» **Written instruction**:
Hunt for the word "collection" across the entries below, copying each line that holds it.
____ Data section
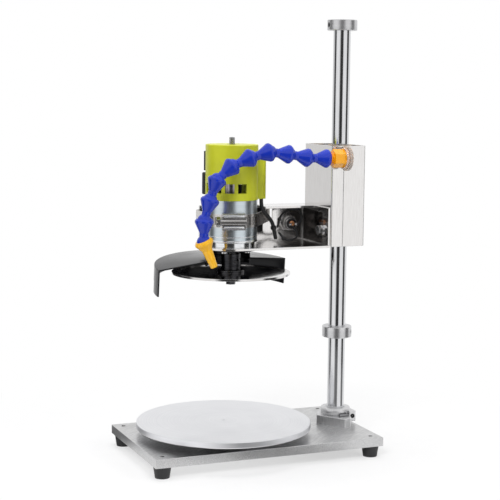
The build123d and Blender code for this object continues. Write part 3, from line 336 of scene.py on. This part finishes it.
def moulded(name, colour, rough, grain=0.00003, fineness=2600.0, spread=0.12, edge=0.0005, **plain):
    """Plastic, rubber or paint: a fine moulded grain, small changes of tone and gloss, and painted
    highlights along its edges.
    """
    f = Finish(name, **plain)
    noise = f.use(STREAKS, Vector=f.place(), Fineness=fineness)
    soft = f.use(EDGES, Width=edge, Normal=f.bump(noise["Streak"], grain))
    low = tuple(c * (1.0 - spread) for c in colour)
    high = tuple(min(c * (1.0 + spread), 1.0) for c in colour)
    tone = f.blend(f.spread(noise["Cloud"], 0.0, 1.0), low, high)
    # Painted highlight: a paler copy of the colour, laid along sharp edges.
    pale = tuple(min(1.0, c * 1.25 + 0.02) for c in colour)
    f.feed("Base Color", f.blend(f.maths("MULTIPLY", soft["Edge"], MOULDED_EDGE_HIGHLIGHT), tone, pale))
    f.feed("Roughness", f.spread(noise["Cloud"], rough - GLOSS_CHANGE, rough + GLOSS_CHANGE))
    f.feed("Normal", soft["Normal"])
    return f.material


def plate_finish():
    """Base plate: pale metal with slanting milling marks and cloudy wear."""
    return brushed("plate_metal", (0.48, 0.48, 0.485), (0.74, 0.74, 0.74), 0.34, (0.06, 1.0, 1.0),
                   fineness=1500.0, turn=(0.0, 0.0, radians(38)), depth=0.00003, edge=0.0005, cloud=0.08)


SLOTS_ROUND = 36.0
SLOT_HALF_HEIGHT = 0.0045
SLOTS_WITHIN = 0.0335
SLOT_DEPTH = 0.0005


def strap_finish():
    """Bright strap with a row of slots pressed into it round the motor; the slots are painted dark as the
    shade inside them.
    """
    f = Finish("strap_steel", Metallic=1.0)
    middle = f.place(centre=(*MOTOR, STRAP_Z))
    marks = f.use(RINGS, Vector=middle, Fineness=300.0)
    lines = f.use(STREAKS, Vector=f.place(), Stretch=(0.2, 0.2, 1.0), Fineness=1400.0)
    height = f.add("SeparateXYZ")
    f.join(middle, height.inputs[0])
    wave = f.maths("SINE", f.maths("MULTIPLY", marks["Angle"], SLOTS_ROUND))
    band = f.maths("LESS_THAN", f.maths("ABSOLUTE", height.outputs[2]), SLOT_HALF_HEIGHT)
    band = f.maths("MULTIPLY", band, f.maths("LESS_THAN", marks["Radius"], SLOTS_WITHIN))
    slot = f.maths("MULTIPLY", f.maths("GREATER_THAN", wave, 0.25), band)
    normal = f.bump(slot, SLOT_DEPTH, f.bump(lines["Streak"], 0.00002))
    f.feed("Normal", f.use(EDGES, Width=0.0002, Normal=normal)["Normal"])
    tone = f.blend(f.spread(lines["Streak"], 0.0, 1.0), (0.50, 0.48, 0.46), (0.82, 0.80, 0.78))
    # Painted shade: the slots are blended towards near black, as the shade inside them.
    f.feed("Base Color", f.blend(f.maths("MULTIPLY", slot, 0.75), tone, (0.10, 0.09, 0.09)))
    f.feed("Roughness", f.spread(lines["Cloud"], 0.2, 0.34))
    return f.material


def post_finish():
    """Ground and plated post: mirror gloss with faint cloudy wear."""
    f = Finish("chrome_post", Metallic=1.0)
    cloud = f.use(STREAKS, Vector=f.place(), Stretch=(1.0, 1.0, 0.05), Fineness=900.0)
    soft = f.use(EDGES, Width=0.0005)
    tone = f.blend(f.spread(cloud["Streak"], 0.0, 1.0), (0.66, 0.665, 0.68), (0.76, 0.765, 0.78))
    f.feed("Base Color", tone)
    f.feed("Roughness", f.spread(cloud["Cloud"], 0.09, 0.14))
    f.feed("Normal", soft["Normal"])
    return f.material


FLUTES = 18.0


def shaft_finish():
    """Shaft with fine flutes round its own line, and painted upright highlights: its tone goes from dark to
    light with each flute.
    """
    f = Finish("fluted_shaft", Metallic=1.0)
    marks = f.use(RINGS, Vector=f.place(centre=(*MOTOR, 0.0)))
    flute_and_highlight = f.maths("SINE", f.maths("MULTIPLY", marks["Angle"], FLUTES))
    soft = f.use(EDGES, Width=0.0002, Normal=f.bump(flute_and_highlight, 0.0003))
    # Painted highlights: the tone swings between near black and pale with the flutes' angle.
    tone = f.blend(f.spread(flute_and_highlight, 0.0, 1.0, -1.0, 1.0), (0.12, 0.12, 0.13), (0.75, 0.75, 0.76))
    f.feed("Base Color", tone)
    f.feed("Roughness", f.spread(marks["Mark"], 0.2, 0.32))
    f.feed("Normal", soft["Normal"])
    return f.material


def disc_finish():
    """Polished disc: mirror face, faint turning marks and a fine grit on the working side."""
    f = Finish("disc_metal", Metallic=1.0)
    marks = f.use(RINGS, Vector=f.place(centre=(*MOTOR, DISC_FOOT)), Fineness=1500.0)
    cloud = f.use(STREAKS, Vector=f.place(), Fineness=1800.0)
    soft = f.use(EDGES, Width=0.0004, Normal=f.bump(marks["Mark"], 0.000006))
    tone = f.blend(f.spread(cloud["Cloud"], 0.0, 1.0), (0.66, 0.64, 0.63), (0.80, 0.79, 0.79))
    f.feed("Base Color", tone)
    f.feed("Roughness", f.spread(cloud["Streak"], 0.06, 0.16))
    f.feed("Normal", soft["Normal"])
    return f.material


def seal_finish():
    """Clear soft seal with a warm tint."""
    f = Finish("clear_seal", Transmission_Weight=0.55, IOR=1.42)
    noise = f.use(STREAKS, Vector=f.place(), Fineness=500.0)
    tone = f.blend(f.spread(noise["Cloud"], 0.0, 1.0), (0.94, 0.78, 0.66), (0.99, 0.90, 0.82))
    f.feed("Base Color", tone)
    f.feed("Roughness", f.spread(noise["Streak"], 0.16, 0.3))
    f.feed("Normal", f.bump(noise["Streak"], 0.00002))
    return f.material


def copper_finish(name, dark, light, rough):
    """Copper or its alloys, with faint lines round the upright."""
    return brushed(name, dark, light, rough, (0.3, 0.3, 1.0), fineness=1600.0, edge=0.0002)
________
____ Data section
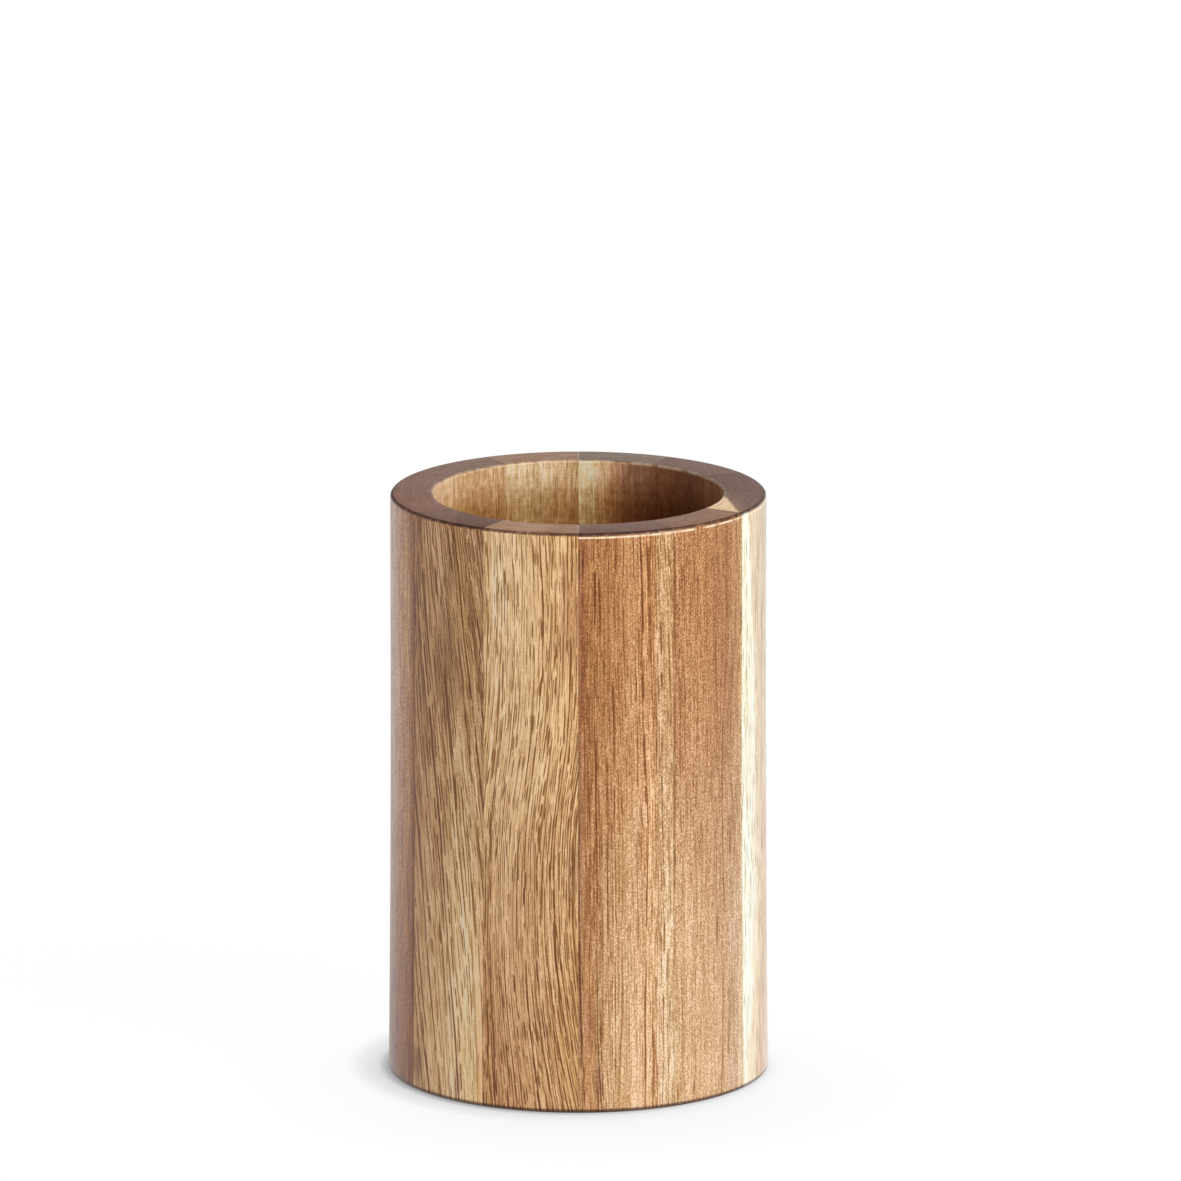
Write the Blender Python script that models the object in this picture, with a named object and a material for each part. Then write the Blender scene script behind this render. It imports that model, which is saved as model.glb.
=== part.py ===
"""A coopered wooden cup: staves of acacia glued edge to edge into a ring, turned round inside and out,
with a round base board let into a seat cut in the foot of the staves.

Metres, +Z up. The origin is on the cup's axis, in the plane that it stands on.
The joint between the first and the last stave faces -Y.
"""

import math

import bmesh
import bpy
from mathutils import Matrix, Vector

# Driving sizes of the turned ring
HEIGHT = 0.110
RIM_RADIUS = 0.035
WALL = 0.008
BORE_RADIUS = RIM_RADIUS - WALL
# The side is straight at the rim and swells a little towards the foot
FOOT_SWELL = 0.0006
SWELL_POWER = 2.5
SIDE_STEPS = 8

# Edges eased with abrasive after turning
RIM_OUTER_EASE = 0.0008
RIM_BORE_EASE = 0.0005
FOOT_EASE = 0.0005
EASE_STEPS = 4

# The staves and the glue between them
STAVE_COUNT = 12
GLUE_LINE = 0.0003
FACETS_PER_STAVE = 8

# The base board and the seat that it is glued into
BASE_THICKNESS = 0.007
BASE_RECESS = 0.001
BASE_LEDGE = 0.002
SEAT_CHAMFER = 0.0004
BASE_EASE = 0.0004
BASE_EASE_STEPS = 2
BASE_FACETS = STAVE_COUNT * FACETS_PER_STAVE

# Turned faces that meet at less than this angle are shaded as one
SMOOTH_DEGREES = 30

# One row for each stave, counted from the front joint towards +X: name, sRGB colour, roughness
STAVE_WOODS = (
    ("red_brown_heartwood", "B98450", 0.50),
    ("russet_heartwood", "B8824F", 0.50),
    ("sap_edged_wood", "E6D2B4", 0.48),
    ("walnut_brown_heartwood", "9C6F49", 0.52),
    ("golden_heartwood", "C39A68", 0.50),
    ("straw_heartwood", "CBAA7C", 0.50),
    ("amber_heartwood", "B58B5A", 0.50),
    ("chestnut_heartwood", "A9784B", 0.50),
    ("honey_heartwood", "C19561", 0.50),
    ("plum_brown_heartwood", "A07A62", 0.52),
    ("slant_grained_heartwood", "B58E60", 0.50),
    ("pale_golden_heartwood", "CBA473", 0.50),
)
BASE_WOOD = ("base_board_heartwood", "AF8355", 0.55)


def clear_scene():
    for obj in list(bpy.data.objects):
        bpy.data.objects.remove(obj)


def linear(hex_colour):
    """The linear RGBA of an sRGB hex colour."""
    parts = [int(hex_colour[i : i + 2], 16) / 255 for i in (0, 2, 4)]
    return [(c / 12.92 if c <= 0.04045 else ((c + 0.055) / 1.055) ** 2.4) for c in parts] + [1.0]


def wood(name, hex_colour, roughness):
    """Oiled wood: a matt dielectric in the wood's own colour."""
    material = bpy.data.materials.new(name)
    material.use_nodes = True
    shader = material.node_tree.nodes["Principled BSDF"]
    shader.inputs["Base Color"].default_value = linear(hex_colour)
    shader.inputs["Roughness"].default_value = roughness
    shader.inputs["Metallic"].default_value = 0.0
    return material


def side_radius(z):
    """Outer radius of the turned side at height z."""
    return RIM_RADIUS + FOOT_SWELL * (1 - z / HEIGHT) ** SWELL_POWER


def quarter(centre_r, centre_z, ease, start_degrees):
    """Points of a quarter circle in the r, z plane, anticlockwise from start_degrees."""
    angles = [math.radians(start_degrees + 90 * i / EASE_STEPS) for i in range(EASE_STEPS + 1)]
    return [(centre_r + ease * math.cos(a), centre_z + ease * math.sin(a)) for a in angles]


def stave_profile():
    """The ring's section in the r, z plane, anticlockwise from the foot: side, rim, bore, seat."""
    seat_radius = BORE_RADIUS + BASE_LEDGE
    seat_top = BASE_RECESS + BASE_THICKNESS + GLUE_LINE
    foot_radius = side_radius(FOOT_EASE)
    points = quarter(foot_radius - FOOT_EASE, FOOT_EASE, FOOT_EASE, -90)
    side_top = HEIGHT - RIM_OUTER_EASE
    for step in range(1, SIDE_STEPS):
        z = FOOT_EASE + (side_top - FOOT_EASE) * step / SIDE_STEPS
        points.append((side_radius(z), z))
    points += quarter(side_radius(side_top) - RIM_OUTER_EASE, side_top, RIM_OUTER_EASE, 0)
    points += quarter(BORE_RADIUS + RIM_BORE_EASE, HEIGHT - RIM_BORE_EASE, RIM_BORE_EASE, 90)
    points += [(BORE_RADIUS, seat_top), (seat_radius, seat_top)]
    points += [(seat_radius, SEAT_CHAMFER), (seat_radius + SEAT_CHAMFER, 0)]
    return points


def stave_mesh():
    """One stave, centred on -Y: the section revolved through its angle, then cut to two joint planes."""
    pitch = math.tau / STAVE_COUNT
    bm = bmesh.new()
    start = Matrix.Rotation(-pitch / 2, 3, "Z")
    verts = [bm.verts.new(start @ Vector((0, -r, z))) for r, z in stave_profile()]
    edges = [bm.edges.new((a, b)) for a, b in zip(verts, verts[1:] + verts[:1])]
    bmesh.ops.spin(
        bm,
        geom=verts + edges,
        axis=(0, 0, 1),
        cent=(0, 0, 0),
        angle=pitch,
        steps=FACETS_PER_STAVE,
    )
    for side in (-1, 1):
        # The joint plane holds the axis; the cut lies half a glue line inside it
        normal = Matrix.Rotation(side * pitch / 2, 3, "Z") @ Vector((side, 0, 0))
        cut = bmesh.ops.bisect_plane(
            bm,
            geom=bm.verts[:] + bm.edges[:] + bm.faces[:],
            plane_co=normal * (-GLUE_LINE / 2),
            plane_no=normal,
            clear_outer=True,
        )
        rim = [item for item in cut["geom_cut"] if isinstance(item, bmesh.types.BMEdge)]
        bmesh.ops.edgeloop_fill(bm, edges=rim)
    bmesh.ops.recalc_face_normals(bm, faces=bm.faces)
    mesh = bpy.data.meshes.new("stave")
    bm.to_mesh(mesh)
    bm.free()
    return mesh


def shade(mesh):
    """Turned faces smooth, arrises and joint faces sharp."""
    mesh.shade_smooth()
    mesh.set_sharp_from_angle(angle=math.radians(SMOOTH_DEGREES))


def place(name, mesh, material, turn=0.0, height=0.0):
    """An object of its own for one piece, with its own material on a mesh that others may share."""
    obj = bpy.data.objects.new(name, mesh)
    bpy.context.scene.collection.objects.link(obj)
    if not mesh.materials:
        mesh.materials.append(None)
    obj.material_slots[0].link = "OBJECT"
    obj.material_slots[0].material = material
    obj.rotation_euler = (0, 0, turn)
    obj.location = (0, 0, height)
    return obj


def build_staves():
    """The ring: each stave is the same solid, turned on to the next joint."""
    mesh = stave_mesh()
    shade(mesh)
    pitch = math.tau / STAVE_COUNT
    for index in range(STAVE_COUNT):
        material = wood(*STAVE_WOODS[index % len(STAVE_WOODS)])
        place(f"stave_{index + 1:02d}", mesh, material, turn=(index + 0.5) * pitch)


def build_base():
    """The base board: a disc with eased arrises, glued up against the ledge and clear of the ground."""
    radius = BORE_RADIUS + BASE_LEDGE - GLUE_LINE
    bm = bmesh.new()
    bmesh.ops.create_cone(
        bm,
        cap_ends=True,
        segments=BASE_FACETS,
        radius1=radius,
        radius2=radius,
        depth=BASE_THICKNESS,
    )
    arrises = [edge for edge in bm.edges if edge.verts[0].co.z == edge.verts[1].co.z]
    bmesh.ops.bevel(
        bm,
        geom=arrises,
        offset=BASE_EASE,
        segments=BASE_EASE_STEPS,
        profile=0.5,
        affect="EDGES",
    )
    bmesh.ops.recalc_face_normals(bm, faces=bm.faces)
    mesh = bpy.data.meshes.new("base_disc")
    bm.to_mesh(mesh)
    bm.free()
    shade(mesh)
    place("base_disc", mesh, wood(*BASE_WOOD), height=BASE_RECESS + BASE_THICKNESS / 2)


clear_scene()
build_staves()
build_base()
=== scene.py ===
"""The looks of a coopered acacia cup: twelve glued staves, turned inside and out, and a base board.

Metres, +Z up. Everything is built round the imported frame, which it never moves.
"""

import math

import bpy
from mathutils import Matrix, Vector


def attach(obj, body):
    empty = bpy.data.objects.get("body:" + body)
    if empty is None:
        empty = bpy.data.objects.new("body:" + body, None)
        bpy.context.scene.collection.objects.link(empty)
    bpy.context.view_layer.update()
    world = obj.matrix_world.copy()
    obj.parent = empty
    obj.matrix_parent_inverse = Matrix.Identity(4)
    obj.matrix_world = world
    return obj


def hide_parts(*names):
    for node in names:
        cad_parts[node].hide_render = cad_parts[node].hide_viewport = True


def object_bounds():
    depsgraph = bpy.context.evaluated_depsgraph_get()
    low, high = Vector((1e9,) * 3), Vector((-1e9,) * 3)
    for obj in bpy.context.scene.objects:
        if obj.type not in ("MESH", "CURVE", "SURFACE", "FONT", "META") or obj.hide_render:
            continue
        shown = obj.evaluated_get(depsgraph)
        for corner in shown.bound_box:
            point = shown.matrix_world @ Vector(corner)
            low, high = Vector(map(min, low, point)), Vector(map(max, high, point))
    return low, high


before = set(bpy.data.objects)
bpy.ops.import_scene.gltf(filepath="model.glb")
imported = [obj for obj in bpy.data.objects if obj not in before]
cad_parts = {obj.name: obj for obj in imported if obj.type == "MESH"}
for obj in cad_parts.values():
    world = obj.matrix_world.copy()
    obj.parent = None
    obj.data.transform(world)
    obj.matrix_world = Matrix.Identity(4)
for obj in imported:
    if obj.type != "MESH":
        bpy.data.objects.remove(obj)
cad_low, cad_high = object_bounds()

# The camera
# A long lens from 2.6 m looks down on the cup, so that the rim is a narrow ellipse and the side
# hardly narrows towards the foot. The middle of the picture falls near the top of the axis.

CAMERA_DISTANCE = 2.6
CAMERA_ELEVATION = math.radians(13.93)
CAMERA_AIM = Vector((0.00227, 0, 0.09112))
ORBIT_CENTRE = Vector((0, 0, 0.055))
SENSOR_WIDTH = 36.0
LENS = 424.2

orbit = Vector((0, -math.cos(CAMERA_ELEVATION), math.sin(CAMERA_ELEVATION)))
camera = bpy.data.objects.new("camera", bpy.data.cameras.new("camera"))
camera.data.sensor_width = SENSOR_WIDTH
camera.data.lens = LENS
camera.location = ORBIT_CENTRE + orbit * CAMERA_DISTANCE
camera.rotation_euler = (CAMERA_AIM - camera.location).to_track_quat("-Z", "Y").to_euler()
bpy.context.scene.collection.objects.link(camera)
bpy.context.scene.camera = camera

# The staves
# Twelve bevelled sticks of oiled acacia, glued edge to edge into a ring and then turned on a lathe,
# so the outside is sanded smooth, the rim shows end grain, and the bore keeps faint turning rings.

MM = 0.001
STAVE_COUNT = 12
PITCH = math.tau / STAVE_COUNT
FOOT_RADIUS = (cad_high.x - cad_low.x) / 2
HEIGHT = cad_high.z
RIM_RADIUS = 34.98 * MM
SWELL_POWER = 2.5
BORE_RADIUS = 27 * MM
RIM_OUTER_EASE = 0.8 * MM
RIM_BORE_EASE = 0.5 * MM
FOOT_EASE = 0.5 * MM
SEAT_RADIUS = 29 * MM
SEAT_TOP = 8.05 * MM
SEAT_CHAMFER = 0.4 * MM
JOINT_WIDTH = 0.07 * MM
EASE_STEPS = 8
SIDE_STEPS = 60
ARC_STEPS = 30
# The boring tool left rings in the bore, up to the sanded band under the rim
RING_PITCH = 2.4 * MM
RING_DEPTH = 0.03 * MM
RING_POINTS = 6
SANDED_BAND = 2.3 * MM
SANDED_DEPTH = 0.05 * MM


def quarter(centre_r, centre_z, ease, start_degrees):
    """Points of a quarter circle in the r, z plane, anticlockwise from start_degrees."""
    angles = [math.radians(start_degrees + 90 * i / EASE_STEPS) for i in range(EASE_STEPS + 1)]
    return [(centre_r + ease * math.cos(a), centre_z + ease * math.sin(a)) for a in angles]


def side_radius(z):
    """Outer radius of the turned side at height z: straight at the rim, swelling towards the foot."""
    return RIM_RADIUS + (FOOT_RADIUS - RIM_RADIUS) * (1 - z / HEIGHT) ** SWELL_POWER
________
____ Data section
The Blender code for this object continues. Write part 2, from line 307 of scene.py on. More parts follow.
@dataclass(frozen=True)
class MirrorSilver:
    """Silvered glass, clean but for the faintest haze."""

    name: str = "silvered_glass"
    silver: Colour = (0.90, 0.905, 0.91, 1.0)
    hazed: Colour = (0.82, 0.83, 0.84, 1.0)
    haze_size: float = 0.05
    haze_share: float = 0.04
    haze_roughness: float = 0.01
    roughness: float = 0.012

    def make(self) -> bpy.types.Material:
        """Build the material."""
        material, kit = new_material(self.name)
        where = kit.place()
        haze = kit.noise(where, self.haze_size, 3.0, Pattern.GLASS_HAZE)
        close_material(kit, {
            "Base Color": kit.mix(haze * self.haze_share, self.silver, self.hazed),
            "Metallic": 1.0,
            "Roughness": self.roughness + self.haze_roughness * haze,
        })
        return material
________
» **Correct output**:
    bpy.context.scene.collection.objects.link(obj)
        bpy.context.scene.collection.objects.link(empty)
bpy.context.scene.collection.objects.link(camera)